April Williams, Damon's mother and founder of the Ujamaa Junior Investment Club, wishes someone had taught her to manage her money earlier. At the age of 30, Williams was a single parent maxed out on all her credit cards and living paycheck to paycheck.

"I felt it was an insane way to live and a terrible legacy for my children," she said.

So Williams taught herself how to invest and turned her life around. She started the adult Ujamaa investment club and later the children's group to teach others how to do the same. The children's club now has 20 members ages 11 to 18 and a waiting list of nearly 30 more.

At meetings of Ujamaa -- Swahili for cooperative economics -- Williams and two other mentors lead the group in games of monopoly, talks about smart investing and contests.

Williams encourages the children to pay attention to companies they and their families use in everyday life when choosing stocks. Damon used money he earned from modeling and gifts from his mother to buy stock in Marvel Comics and Nike.

"You get to be creative," said Ujamaa member Ashley Baker, 17.

Ashley's mother, Louise Baker, enrolled the teen and her sister Amber, 14, in the club four years ago to give them an early start on financial security. Ashley's portfolio is now worth about $2,000 and Amber's is just over $1,000.

Lewis Mandell, a professor of finance at the State University of New York at Buffalo, said investment clubs can help children deal with money later in life.

Children exposed to stock market games, where they invest fake money, have higher rates of financial literacy, according to a study Mandell conducted for the Jump$tart Coalition for Personal Financial Literacy, a nonprofit group that seeks to educate young people about finances.
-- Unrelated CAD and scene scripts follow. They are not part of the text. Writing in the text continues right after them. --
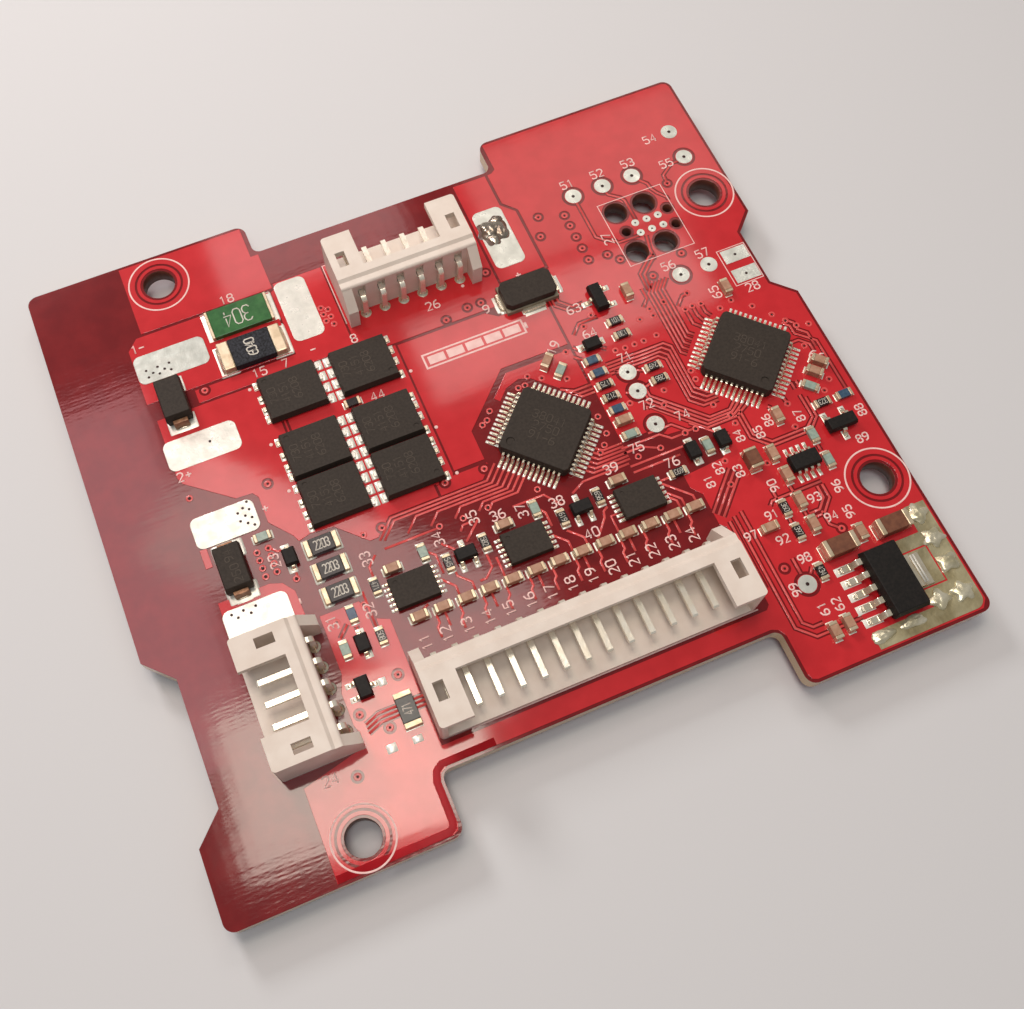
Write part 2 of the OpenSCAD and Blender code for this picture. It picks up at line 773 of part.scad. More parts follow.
function small_chip(h) = [chip_l, chip_w, h];
function cell_cap_at(i) = [cell_cap_x + i*cell_cap_pitch, cell_cap_y, 0];

module cell_capacitors() {
    color([0.68, 0.52, 0.38]) for (i = [0 : cell_caps - 1])
        on_board(cell_cap_at(i)) chip_core(small_chip(cap_h), chip_end);
}

module small_capacitors() {
    color([0.66, 0.5, 0.37]) for (p = small_caps_at)
        on_board(p) chip_core(small_chip(cap_h), chip_end);
}

module black_resistors() {
    dark(0.15) for (p = black_resistors_at) on_board(p) chip_core(small_chip(chip_h), chip_end);
}

module blue_resistors() {
    color([0.3, 0.42, 0.5]) for (p = blue_resistors_at)
        on_board(p) chip_core(small_chip(chip_h), chip_end);
}

module grey_resistors() {
    color([0.62, 0.68, 0.63]) for (p = grey_resistors_at)
        on_board(p) chip_core(small_chip(chip_h), chip_end);
}

module thermistor() {
    dark(0.3) on_board(thermistor_at) chip_core(small_chip(chip_h), chip_end);
}

module chip_ends() {
    tin() {
        for (i = [0 : cell_caps - 1])
            on_board(cell_cap_at(i)) chip_cap_ends(small_chip(cap_h), chip_end);
        for (p = small_caps_at) on_board(p) chip_cap_ends(small_chip(cap_h), chip_end);
        for (p = concat(black_resistors_at, blue_resistors_at, grey_resistors_at, [thermistor_at]))
            on_board(p) chip_cap_ends(small_chip(chip_h), chip_end);
    }
}

module large_capacitors() {
    color([0.4, 0.27, 0.22]) {
        for (p = large_caps_at) on_board(p) chip_core([large_l, large_w, large_cap_h], large_end);
        on_board(middle_cap_at) chip_core(middle_cap, chip_end);
    }
}

module large_capacitor_ends() {
    tin() {
        for (p = large_caps_at)
            on_board(p) chip_cap_ends([large_l, large_w, large_cap_h], large_end);
        on_board(middle_cap_at) chip_cap_ends(middle_cap, chip_end);
    }
}

module power_resistors() {
    dark(0.15) for (p = power_resistors_at)
        on_board(p) chip_core([large_l, large_w, film_shunt_h], large_end);
}

module power_resistor_ends() {
    tin() for (p = power_resistors_at)
        on_board(p) chip_cap_ends([large_l, large_w, film_shunt_h], large_end);
}

module film_shunt() {
    color([0.2, 0.42, 0.25]) on_board(film_shunt_at)
        chip_core([shunt_l, shunt_w, film_shunt_h], 0.3);
}

module film_shunt_ends() {
    tin() on_board(film_shunt_at) chip_cap_ends([shunt_l, shunt_w, film_shunt_h], 0.3);
}

module metal_shunt() {
    dark(0.14) on_board(metal_shunt_at) chip_core([shunt_l, shunt_w, metal_shunt_h], 1.15);
}

module metal_shunt_ends() {
    tin() on_board(metal_shunt_at) chip_cap_ends([shunt_l, shunt_w, metal_shunt_h], 1.15);
}

// Clamp diodes stand on two folded strips
module clamp_diodes() {
    lift = 0.2;
    dark(0.22) for (p = clamps_at)
        on_board([p[0], p[1], 90]) translate([0, 0, lift])
            moulded([clamp_l, clamp_w, clamp_h - lift], clamp_h*0.45, 0.12);
}

module clamp_diode_leads() {
    w = clamp_w*0.55;
    t = 0.18;
    out = 0.4;
    z = 0.2 + clamp_h*0.45;
    tin() for (p = clamps_at, turn = [90, -90])
        on_board([p[0], p[1], turn]) translate([clamp_l/2, w/2, 0]) rotate([90, 0, 0])
            linear_extrude(w) difference() {
                translate([-0.9, 0]) square([0.9 + out, z + t/2]);
                translate([-0.9 - over, t]) square([0.9 + over + out - t, z - 1.5*t]);
                translate([-0.9 - over, z - t]) square([0.9 + over, t*2]);
            }
}

// Chip fuse: ceramic base, black cover with cut corners, three end plates
module fuse_base() {
    color([0.55, 0.5, 0.42]) on_board(fuse_at) translate([-fuse_l/2, -fuse_w/2, 0])
        cube([fuse_l, fuse_w, fuse_base_h]);
}

module fuse_cover() {
    l = fuse_l/2 - 0.05;
    w = fuse_w/2 - 0.12;
    c = 0.45;
    dark(0.25) on_board(fuse_at) translate([0, 0, fuse_base_h]) linear_extrude(fuse_h - fuse_base_h)
        polygon([[-l + c, -w], [l - c, -w], [l, -w + c], [l, w - c], [l - c, w], [-l + c, w],
                 [-l, w - c], [-l, -w + c]]);
}

module fuse_ends() {
    out = 0.35;
    tin() on_board(fuse_at) {
        for (x = [-fuse_l/2 - out, fuse_l/2])
            translate([x, -fuse_w*0.3, 0]) cube([out, fuse_w*0.6, fuse_base_h*0.7]);
        translate([-fuse_l*0.22, -fuse_w/2 - out, 0]) cube([fuse_l*0.44, out, fuse_base_h*0.7]);
    }
}

module small_diodes() {
    dark(0.18) for (p = small_diodes_at) on_board(p) translate([0, 0, quad_lift])
        moulded(small_diode - [0, 0, quad_lift], small_diode[2]*0.35, 0.1);
}

module small_diode_leads() {
    tin() for (p = small_diodes_at, turn = [0, 180])
        on_board(p) rotate(turn) translate([small_diode[0]/2, 0, 0])
            gull_lead((small_diode_span - small_diode[0])/2, quad_lift + small_diode[2]*0.35, 0.35,
                      small_lead_t);
}

module small_transistors() {
    dark(0.18) {
        for (p = wide_transistors_at) on_board(p) translate([0, 0, quad_lift])
            moulded(wide_transistor, wide_transistor[2]*0.5, 0.1);
        for (p = narrow_transistors_at) on_board(p) translate([0, 0, quad_lift])
            moulded(narrow_transistor, narrow_transistor[2]*0.5, 0.1);
    }
}

// One lead at the back in the middle, two at the front
module three_leads(body, pitch, reach, w) {
    for (k = [[0, 90], [-pitch, -90], [pitch, -90]])
        translate([k[0], sign(k[1])*body[1]/2, 0]) rotate(k[1])
            gull_lead(reach, quad_lift + body[2]*0.5, w, small_lead_t);
}

module small_transistor_leads() {
    tin() {
        for (p = wide_transistors_at) on_board(p) three_leads(wide_transistor, 0.95, 0.65, 0.42);
        for (p = narrow_transistors_at) on_board(p) three_leads(narrow_transistor, 0.65, 0.5, 0.32);
    }
}

circuit_board();
cable_pads();
test_pads();
contact_pads();
select_pads();
heat_pad();
tab_pad();
cell_header_housing();
cell_header_contacts();
link_header_housing();
link_header_contacts();
charge_header_housing();
charge_header_contacts();
header_solder();
power_transistors();
power_transistor_leads();
power_transistor_drains();
monitor_chip();
monitor_chip_leads();
processor_chip();
processor_chip_leads();
driver_chips();
driver_chip_leads();
bus_chip();
bus_chip_leads();
regulator();
regulator_leads();
regulator_tab();
heat_pad_solder();
film_shunt();
film_shunt_ends();
metal_shunt();
metal_shunt_ends();
clamp_diodes();
clamp_diode_leads();
fuse_cover();
fuse_base();
fuse_ends();
cell_capacitors();
small_capacitors();
large_capacitors();
large_capacitor_ends();
black_resistors();
blue_resistors();
grey_resistors();
thermistor();
chip_ends();
power_resistors();
power_resistor_ends();
small_diodes();
small_diode_leads();
small_transistors();
small_transistor_leads();
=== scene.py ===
import math
import bmesh
import bpy
from mathutils import Matrix, Vector, noise


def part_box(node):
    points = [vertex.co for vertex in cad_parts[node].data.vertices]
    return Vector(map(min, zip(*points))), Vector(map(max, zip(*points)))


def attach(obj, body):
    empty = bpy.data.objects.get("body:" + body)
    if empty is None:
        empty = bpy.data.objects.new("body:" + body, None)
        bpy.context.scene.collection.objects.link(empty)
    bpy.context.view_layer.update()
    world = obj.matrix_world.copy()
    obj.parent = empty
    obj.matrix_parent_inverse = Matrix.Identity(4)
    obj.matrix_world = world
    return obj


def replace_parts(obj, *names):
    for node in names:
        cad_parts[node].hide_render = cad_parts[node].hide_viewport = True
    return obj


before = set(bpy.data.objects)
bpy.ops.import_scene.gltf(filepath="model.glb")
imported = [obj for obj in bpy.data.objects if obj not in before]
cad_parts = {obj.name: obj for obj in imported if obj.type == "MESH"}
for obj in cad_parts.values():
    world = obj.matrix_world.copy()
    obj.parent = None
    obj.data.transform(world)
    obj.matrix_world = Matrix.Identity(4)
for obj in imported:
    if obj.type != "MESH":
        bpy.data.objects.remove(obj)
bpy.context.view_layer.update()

# The battery management board, dressed for rendering. Sizes below are in millimetres
# in the board's own frame: X along the board, Y across it, heights from the board's top.
mm = 0.001
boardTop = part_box("circuit_board")[1].z
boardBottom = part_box("circuit_board")[0].z
boardThick = (boardTop - boardBottom) / mm
mergeGap = 1e-7
upright = Vector((0, 0, 1))
finishes = {}
scene = bpy.context.scene
scene.view_settings.view_transform = "Standard"


def at(x, y, z=0.0):
    return Vector((x * mm, y * mm, boardTop + z * mm))


def addPiece(name, mesh, finish, smooth=True):
    if isinstance(mesh, bmesh.types.BMesh):
        made = bpy.data.meshes.new(name)
        mesh.to_mesh(made)
        mesh.free()
        mesh = made
    mesh.materials.clear()
    mesh.materials.append(finishes[finish])
    mesh.polygons.foreach_set("use_smooth", [smooth] * len(mesh.polygons))
    piece = bpy.data.objects.new(name, mesh)
    scene.collection.objects.link(piece)
    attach(piece, "root")
    return piece


def facesOut(bm):
    bmesh.ops.recalc_face_normals(bm, faces=bm.faces)
    return bm


def joined(meshes, gap=mergeGap):
    bm = bmesh.new()
    for mesh in meshes:
        bm.from_mesh(mesh)
    bmesh.ops.remove_doubles(bm, verts=bm.verts, dist=gap)
    return bm


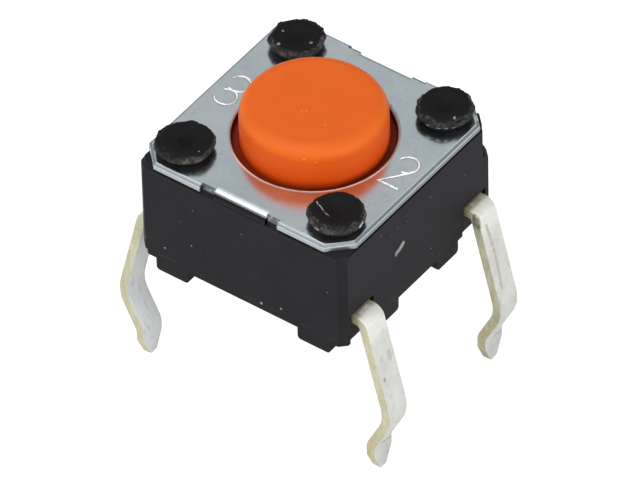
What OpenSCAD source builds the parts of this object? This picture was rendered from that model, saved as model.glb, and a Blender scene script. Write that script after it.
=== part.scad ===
// Tactile push button switch for through hole boards, with four snap-in terminals,
// a round plunger and a stamped cover that is held by four staked posts.
// The origin is the centre of the body on the plane of its standoff feet, where it
// meets the board. Z points up to the plunger, X through the terminal sides and
// Y through the sides where the cover's tabs are bent down.

/* [Body] */
// Width of the body across the terminal sides
body_x = 6; // [5.8:0.1:7]
// Width of the body across the tab sides
body_y = 6; // [5.9:0.1:7]
// Height of the body from its underside to the cover
body_h = 2.94; // [2.7:0.01:3.6]
// Chamfer on the upright corners
corner_chamfer = 0.18; // [0.1:0.02:0.26]
// Height of the inset skirt below the parting line
skirt_h = 0.2; // [0.1:0.01:0.25]
// Inset of the skirt from the side walls
skirt_inset = 0.04; // [0.02:0.01:0.08]
// Height of the inset lip under the cover
lip_h = 0.12; // [0.1:0.01:0.16]
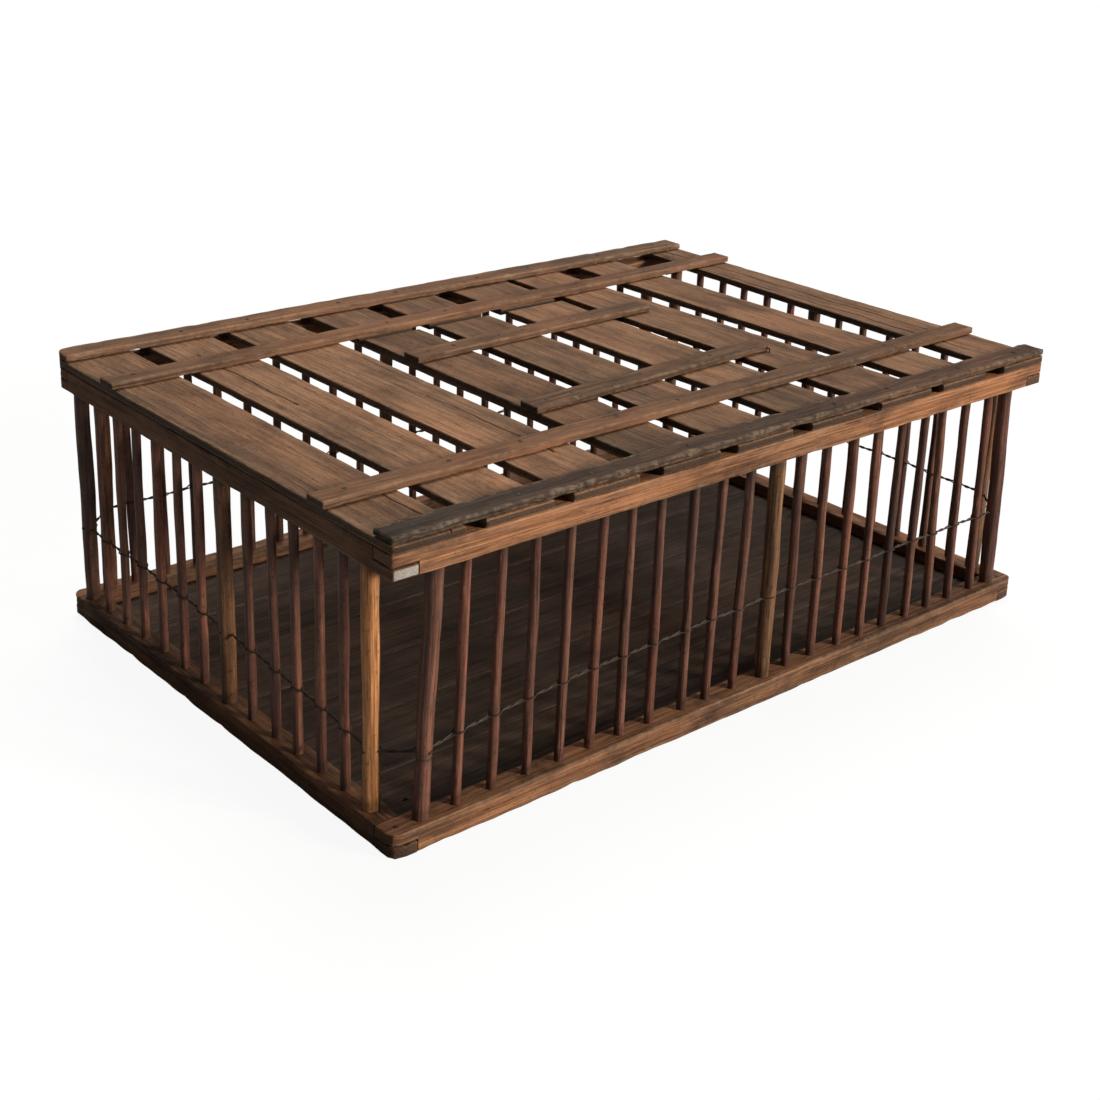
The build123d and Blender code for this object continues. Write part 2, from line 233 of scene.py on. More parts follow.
class Section:
    """The outline of a timber at every station: corners, counterclockwise, and the sides between."""

    def __init__(self, corners, spacing):
        self.corners = corners
        middle = corners[:, corners.shape[1] // 2]
        sides = np.roll(middle, -1, axis=0) - middle
        self.lengths = np.linalg.norm(sides, axis=1)
        self.along = sides / self.lengths[:, None]
        self.inward = np.stack([-self.along[:, 1], self.along[:, 0]], axis=1)
        self.counts = [max(1, round(length / spacing) - 1) for length in self.lengths]

    def draw_in(self, offsets):
        """Moves each side inwards by its own offset at each station."""
        for side, offset in enumerate(offsets):
            move = offset[:, None] * self.inward[side]
            self.corners[side] += move
            self.corners[(side + 1) % len(offsets)] += move

    def rings(self, radii):
        """The points, (stations, points, 2), and for each point its side and how near an edge it is."""
        points = []
        sides = []
        edges = []
        total = len(self.corners)
        for k in range(total):
            into = self.along[k - 1]
            out = self.along[k]
            radius = radii[k][:, None]
            centre = self.corners[k] + radius * (out - into)
            for step in range(ARC_STEPS + 1):
                angle = math.pi / 2 * step / ARC_STEPS
                points.append(centre + radius * (into * math.sin(angle) - out * math.cos(angle)))
                sides.append(-1)
                edges.append(1.0)
            after = (k + 1) % total
            first = self.corners[k] + radius * out
            last = self.corners[after] - radii[after][:, None] * out
            for step in range(1, self.counts[k] + 1):
                share = step / (self.counts[k] + 1)
                points.append(first + (last - first) * share)
                sides.append(k)
                edges.append(0.0)
        return np.stack(points, axis=1), np.array(sides), np.array(edges)


def plain_section(width, height):
    """Four corners of a timber: the top side first, then the low, bottom and high sides."""
    def corners(w):
        places = [(width / 2, height / 2), (-width / 2, height / 2),
                  (-width / 2, -height / 2), (width / 2, -height / 2)]
        return np.array([[place] * len(w) for place in places], float)

    return corners


# What a timber is like, unless its maker says otherwise.  spacing and step are between points,
# across and along; breaks are where its section steps; corner_wear gives an edge its own radius
# in the middle and near the ends; spots are stains, splits cracks, and knot a knothole.
TIMBER = {
    "radius": 1.2 * MM,
    "ends": (1.6 * MM, 1.6 * MM),
    "rough": 0.5 * MM,
    "dents": 12,
    "dent": 1.8 * MM,
    "spacing": 8 * MM,
    "step": 8 * MM,
    "relief": 0.22 * MM,
    "breaks": (),
    "corner_wear": {},
    "spots": (),
    "splits": (),
    "knot": None,
    "tone": 0.0,
    "grey": 0.0,
    "side_grime": {},
}
WORN_REACH = 22 * MM


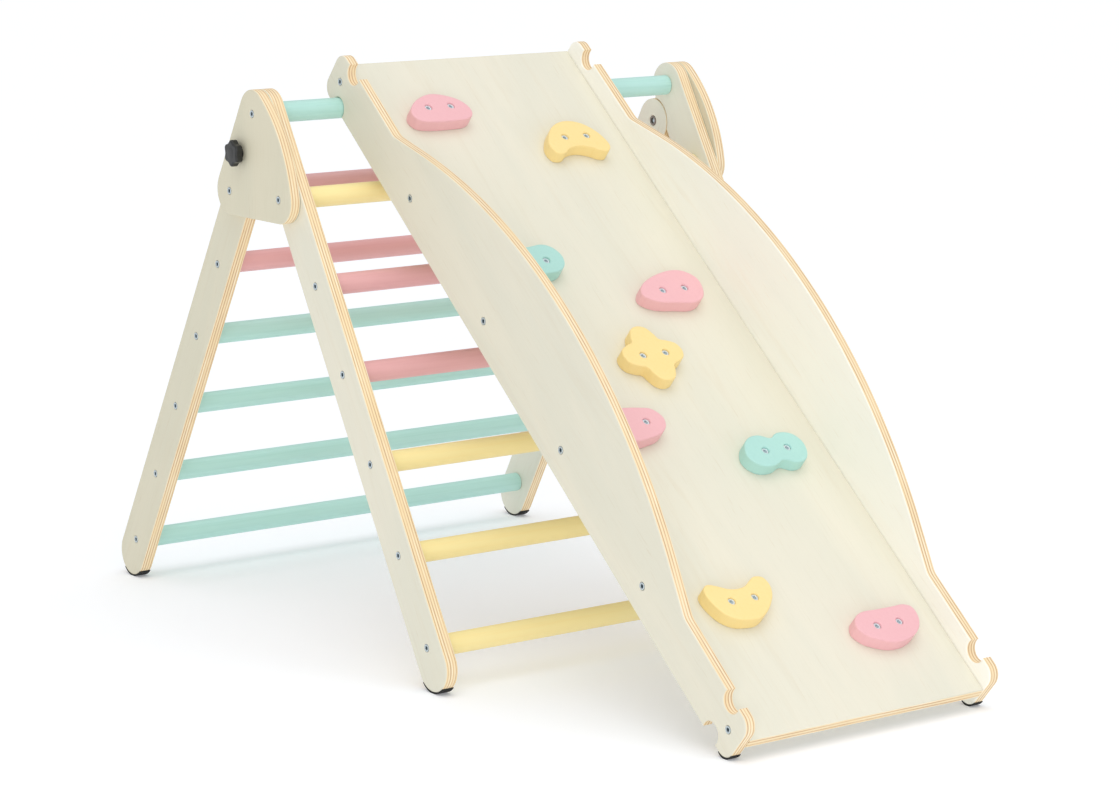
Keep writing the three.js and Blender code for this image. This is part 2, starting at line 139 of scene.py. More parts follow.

Mandell suspects investment clubs have the same effect.

But not everyone thinks children should be sinking real money into real stocks.

Laura Levine, executive director of Jump$tart, says children can learn the same skills through stock market games. "They can certainly learn to make mistakes without any real risk," she said.

Investment clubs that follow the National Association of Investors Corporation philosophy as Ujamaa does seek to minimize the risk by teaching long-term investing strategies, Neilson said. She and others say there is no count of how many have started nationwide.

"We let them know that the stock market isn't a perfect science," Neilson said. "We teach them about different kinds of risks, like the risk of what happens when you don't invest, when you keep money in a bank account."

Ashley Baker doesn't worry too much about losing money when she invests in companies such as AT&T, Nokia and Krispy Kreme.

"I'm still young and it's there for me, just to be, like, a little extra," she said. "I'm not depending on it.